>>>

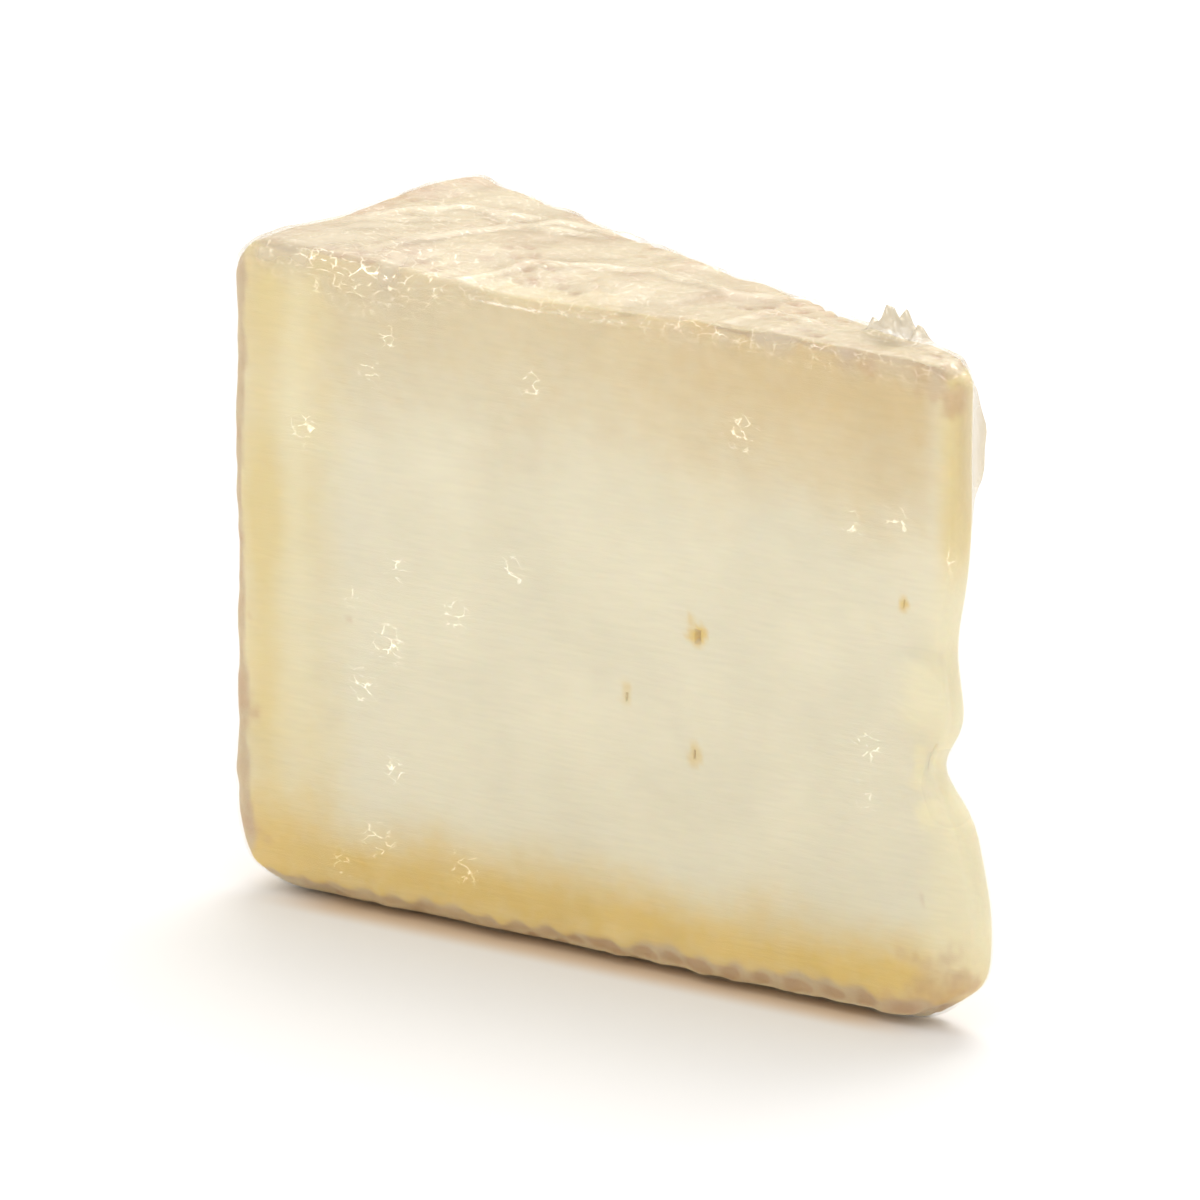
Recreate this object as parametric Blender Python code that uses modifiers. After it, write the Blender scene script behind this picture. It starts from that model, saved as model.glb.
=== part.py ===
"""A wedge of soft-ripened cheese that stands on its rind, wrapped in cling film.

Units are metres and +Z is up.  The wedge is first shaped in the frame of the wheel that
it was cut from: the wheel's axis is the Z axis and the wheel stands on Z = 0.  The front
cut face lies in the XZ plane and looks along -Y, the point is at the +X end and the rind
of the rim at the -X end.  Both pieces are then placed so that the origin is the middle
of the underside of the whole thing.
"""
import math
from dataclasses import dataclass

import bmesh
import bpy
from mathutils import Vector

# The wheel and the cut
WHEEL_RADIUS = 0.100
WHEEL_HEIGHT = 0.070
WEDGE_ANGLE = math.radians(20.0)
TIP_RADIUS = 0.009              # the blunt point starts this far from the wheel's axis

# Roundings
CUT_EDGE_ROUNDING = 0.0018      # where a cut face meets the rind
RIM_TOP_SHOULDER = 0.006        # where the rim meets the wheel's flat faces
RIM_FOOT_SHOULDER = 0.008
TIP_TOP_CORNER = 0.003
TIP_FOOT_CORNER = 0.006
TIP_HALF_WIDTH = TIP_RADIUS * math.tan(WEDGE_ANGLE / 2.0)
TIP_ROUNDING_REACH = 0.008      # how far from the point its rounding fades out

# The cling film
FILM_GAP = 0.0003
FILM_THICKNESS = 0.0002
LAP_NEAR_RADIUS = 0.050         # the film's open seam, on the back cut face
LAP_FAR_RADIUS = 0.060
LAP_WIDTH = 0.016
LAP_LIFT = 0.0007
LAP_END_MARGIN = 0.006
GATHER_NEAR_RADIUS = 0.012      # the pinch of film on top, close to the point
GATHER_FAR_RADIUS = 0.023
GATHER_HEIGHT = 0.0022
GATHER_TAPER = 0.45
FLAT_FACE_UPRIGHTNESS = 0.98    # a face this upright belongs to the flat top

# Grid of the wedge, as cells along the length, the width and the height
CELLS = (16, 6, 22)
EDGE_CROWDING = (0.80, 0.85, 0.70)   # 0 spaces the cells evenly, 1 crowds them to the ends

LENGTH = WHEEL_RADIUS - TIP_RADIUS
WIDTH = WHEEL_RADIUS * WEDGE_ANGLE
HALF_SIZE = Vector((LENGTH, WIDTH, WHEEL_HEIGHT)) / 2.0


@dataclass(frozen=True)
class Corner:
    """A rounded corner of the wedge's side outline, at a distance from the axis and a height."""

    radius_at: float
    height_at: float
    size: float


@dataclass(frozen=True)
class SoftSpot:
    """A place where the cheese has sagged: its centre, how far it reaches and its push."""

    centre: tuple
    reach: tuple
    push: tuple


CORNERS = (
    Corner(WHEEL_RADIUS, WHEEL_HEIGHT, RIM_TOP_SHOULDER),
    Corner(WHEEL_RADIUS, 0.0, RIM_FOOT_SHOULDER),
    Corner(TIP_RADIUS, WHEEL_HEIGHT, TIP_TOP_CORNER),
    Corner(TIP_RADIUS, 0.0, TIP_FOOT_CORNER),
)

TIP_FOOT = SoftSpot((-TIP_RADIUS, 0.001, 0.010), (0.014, 0.020, 0.011), (0.0028, 0.0, 0.0))
TIP_NOTCH = SoftSpot((-TIP_RADIUS, 0.001, 0.0282), (0.008, 0.020, 0.0046), (-0.0046, 0.0, 0.0))
TIP_WAIST = SoftSpot((-TIP_RADIUS, 0.001, 0.0410), (0.010, 0.020, 0.0060), (-0.0020, 0.0, 0.0))
TOP_EDGE_SAG = SoftSpot((-0.066, 0.000, 0.070), (0.019, 0.006, 0.008), (0.0, 0.0006, -0.0016))
CHEESE_SPOTS = (TIP_FOOT, TIP_NOTCH, TIP_WAIST, TOP_EDGE_SAG)

# The film bridges a little of each hollow and stands off the point as a fold
FILM_FOLD = SoftSpot((-TIP_RADIUS, 0.002, 0.062), (0.003, 0.010, 0.006), (0.0014, 0.0, 0.0))
NOTCH_BRIDGE = SoftSpot(TIP_NOTCH.centre, TIP_NOTCH.reach, (0.0006, 0.0, 0.0))
FILM_SPOTS = (FILM_FOLD, NOTCH_BRIDGE)


def clear_scene():
    """Remove every object that the scene starts with."""
    for obj in list(bpy.data.objects):
        bpy.data.objects.remove(obj, do_unlink=True)


def new_collection(name):
    """Return a new collection in the scene."""
    collection = bpy.data.collections.new(name)
    bpy.context.scene.collection.children.link(collection)
    return collection


def make_material(name, colour, roughness, alpha=1.0):
    """Return a Principled material; `colour` is linear RGB."""
    material = bpy.data.materials.new(name)
    material.use_nodes = True
    shader = material.node_tree.nodes["Principled BSDF"]
    shader.inputs["Base Color"].default_value = (*colour, 1.0)
    shader.inputs["Roughness"].default_value = roughness
    shader.inputs["Metallic"].default_value = 0.0
    shader.inputs["Alpha"].default_value = alpha
    material.diffuse_color = (*colour, alpha)
    return material


def axis_edges(bm, axis):
    """Return the edges that run along one axis of the box."""
    return [edge for edge in bm.edges
            if abs((edge.verts[1].co - edge.verts[0].co)[axis]) > 0.5 * edge.calc_length()]


def crowd(position, crowding):
    """Move a position between -1 and 1 towards the nearer end, so that cells crowd there."""
    return (1.0 - crowding) * position + crowding * math.sin(math.pi * position / 2.0)


def box_grid():
    """Return a box of the wedge's length, rim width and height, cut into a grid of cells."""
    bm = bmesh.new()
    bmesh.ops.create_cube(bm, size=2.0)
    for axis, cells in enumerate(CELLS):
        bmesh.ops.subdivide_edges(bm, edges=axis_edges(bm, axis), cuts=cells - 1,
                                  use_grid_fill=True)
    for vert in bm.verts:
        vert.co = Vector([crowd(vert.co[axis], EDGE_CROWDING[axis]) * HALF_SIZE[axis]
                          for axis in range(3)])
    return bm


def round_edges(point):
    """Round the box's edges: carry a point outside the inner box onto its rounded skin."""
    inner_size = HALF_SIZE - Vector((CUT_EDGE_ROUNDING,) * 3)
    inner = Vector([max(-inner_size[axis], min(inner_size[axis], point[axis]))
                    for axis in range(3)])
    outward = point - inner
    return inner + outward.normalized() * CUT_EDGE_ROUNDING


def round_corner(radius, height, corner):
    """Press the square at one corner of the side outline into a quarter circle."""
    inward = 1.0 if corner.radius_at < WHEEL_RADIUS / 2.0 else -1.0
    centre_radius = corner.radius_at + inward * corner.size
    rise = 1.0 if corner.height_at < WHEEL_HEIGHT / 2.0 else -1.0
    centre_height = corner.height_at + rise * corner.size
    along = (centre_radius - radius) * inward / corner.size
    up = (centre_height - height) * rise / corner.size
    if along <= 0.0 or up <= 0.0:
        return radius, height
    pressed_along = along * math.sqrt(1.0 - up * up / 2.0)
    pressed_up = up * math.sqrt(1.0 - along * along / 2.0)
    return (centre_radius - inward * pressed_along * corner.size,
            centre_height - rise * pressed_up * corner.size)


def wedge_point(point):
    """Carry a point of the rounded box to the wedge, in the frame of the wheel."""
    point = round_edges(point)
    radius = TIP_RADIUS + HALF_SIZE.x - point.x
    height = point.z + HALF_SIZE.z
    for corner in CORNERS:
        radius, height = round_corner(radius, height, corner)
    across = point.y / HALF_SIZE.y
    fade = max(0.0, 1.0 - (radius - TIP_RADIUS) / TIP_ROUNDING_REACH)
    radius += TIP_HALF_WIDTH * (1.0 - math.sqrt(max(0.0, 1.0 - across * across))) * fade
    angle = WEDGE_ANGLE * (across + 1.0) / 2.0
    return Vector((-radius * math.cos(angle), radius * math.sin(angle), height))


def press(point, spots):
    """Return a point moved by every soft spot that reaches it."""
    moved = point.copy()
    for spot in spots:
        away = [(point[axis] - spot.centre[axis]) / spot.reach[axis] for axis in range(3)]
        strength = math.exp(-sum(step * step for step in away))
        moved += Vector(spot.push) * strength
    return moved


def wheel_radius_of(point):
    """Return a point's distance from the wheel's axis."""
    return math.hypot(point.x, point.y)


def finish_mesh(bm, name, material, collection):
    """Turn a bmesh into a smooth-shaded object."""
    mesh = bpy.data.meshes.new(name)
    bm.to_mesh(mesh)
    bm.free()
    mesh.shade_smooth()
    mesh.materials.append(material)
    obj = bpy.data.objects.new(name, mesh)
    collection.objects.link(obj)
    return obj


def make_cheese(collection):
    """The wedge itself: white mould rind and ivory paste, grown as one piece."""
    bm = box_grid()
    for vert in bm.verts:
        vert.co = press(wedge_point(vert.co), CHEESE_SPOTS)
    material = make_material("soft_ripened_cheese", (0.78, 0.69, 0.49), 0.55)
    return finish_mesh(bm, "cheese_wedge", material, collection)


def open_seam(bm):
    """Cut the seam out of the back face and return the edges of its side near the point."""
    def on_back(face):
        return face.calc_center_median().y > HALF_SIZE.y - CUT_EDGE_ROUNDING / 2.0

    def in_seam(face):
        centre = face.calc_center_median()
        radius = TIP_RADIUS + HALF_SIZE.x - centre.x
        return (LAP_NEAR_RADIUS < radius < LAP_FAR_RADIUS
                and abs(centre.z) < HALF_SIZE.z - LAP_END_MARGIN)

    seam = [face for face in bm.faces if on_back(face) and in_seam(face)]
    bmesh.ops.delete(bm, geom=seam, context="FACES_ONLY")
    loose = [edge for edge in bm.edges if not edge.link_faces]
    bmesh.ops.delete(bm, geom=loose, context="EDGES")
    rim = [edge for edge in bm.edges if edge.is_boundary]
    near_x = max(vert.co.x for edge in rim for vert in edge.verts)
    return [edge for edge in rim
            if all(abs(vert.co.x - near_x) < CUT_EDGE_ROUNDING / 10.0 for vert in edge.verts)]


def extrude_by(bm, edges, offset):
    """Pull a strip of film out of some boundary edges and return its new edges."""
    made = bmesh.ops.extrude_edge_only(bm, edges=edges)["geom"]
    verts = [item for item in made if isinstance(item, bmesh.types.BMVert)]
    bmesh.ops.translate(bm, vec=offset, verts=verts)
    return [item for item in made
            if isinstance(item, bmesh.types.BMEdge) and all(v in verts for v in item.verts)]


def add_lap(bm, edges):
    """Lay the film's loose end over the seam, a little clear of the layer below it."""
    outward = Vector((math.sin(WEDGE_ANGLE), math.cos(WEDGE_ANGLE), 0.0))
    towards_rim = Vector((-math.cos(WEDGE_ANGLE), math.sin(WEDGE_ANGLE), 0.0))
    lifted = extrude_by(bm, edges, (outward + towards_rim) * LAP_LIFT)
    extrude_by(bm, lifted, towards_rim * LAP_WIDTH)


def add_gather(bm):
    """Pinch the film on top of the wedge into a small peak."""
    faces = [face for face in bm.faces
             if face.normal.z > FLAT_FACE_UPRIGHTNESS
             and GATHER_NEAR_RADIUS < wheel_radius_of(face.calc_center_median())
             < GATHER_FAR_RADIUS]
    made = bmesh.ops.extrude_face_region(bm, geom=faces)["geom"]
    bmesh.ops.delete(bm, geom=faces, context="FACES")
    peak = [item for item in made if isinstance(item, bmesh.types.BMVert)]
    middle = sum((vert.co for vert in peak), Vector()) / len(peak)
    for vert in peak:
        vert.co = middle + (vert.co - middle) * GATHER_TAPER
        vert.co.z += GATHER_HEIGHT


def make_film(collection):
    """The cling film: one sheet drawn round the cheese, with its loose end on the back."""
    bm = box_grid()
    seam_edges = open_seam(bm)
    for vert in bm.verts:
        vert.co = press(wedge_point(vert.co), CHEESE_SPOTS)
    bm.normal_update()
    normals = [vert.normal.copy() for vert in bm.verts]
    for vert, normal in zip(bm.verts, normals):
        vert.co = press(vert.co + normal * FILM_GAP, FILM_SPOTS)
    add_lap(bm, seam_edges)
    add_gather(bm)
    bmesh.ops.recalc_face_normals(bm, faces=bm.faces)
    material = make_material("cling_film", (0.90, 0.92, 0.93), 0.10, alpha=0.25)
    film = finish_mesh(bm, "film_wrap", material, collection)
    wall = film.modifiers.new("Film thickness", "SOLIDIFY")
    wall.thickness = FILM_THICKNESS
    wall.offset = 1.0
    return film


def place(pieces):
    """Move the pieces so that the origin is the middle of the whole thing's underside."""
    depsgraph = bpy.context.evaluated_depsgraph_get()
    points = []
    for piece in pieces:
        evaluated = piece.evaluated_get(depsgraph)
        points += [vert.co.copy() for vert in evaluated.to_mesh().vertices]
        evaluated.to_mesh_clear()
    low = Vector([min(point[axis] for point in points) for axis in range(3)])
    high = Vector([max(point[axis] for point in points) for axis in range(3)])
    middle = (low + high) / 2.0
    for piece in pieces:
        piece.location = (-middle.x, -middle.y, -low.z)


def main():
    """Make both pieces and place them."""
    clear_scene()
    collection = new_collection("cheese_wedge_in_film")
    cheese = make_cheese(collection)
    film = make_film(collection)
    place((cheese, film))


main()
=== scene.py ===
"""The looks of a wedge of soft-ripened cheese in cling film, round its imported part.

Metres throughout, +Z up.  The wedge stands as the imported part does: its front cut face
looks along -Y, its point is at the +X end and the rind of the wheel's rim at the -X end.
"""
import logging
import math
from dataclasses import dataclass, field
from enum import Enum

import bmesh
import bpy
import numpy as np
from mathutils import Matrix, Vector, noise


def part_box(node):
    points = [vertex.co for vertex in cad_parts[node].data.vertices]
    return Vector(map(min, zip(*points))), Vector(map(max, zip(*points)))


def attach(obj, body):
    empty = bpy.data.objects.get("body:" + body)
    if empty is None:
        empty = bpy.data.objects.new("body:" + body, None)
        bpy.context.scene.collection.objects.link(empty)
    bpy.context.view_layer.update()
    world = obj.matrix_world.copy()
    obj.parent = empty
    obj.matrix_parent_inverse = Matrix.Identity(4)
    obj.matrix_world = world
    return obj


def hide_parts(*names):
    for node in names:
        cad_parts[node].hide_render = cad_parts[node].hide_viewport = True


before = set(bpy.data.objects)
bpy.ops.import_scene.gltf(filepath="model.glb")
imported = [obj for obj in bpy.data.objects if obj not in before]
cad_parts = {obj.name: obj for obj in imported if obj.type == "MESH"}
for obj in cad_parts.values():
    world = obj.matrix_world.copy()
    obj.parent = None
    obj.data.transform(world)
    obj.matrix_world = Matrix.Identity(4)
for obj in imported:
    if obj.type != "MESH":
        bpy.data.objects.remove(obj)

LOG = logging.getLogger("cheese_wedge")
MM = 0.001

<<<

State how many lines include the string "vertices". Give no other information.

Exercise solution: 2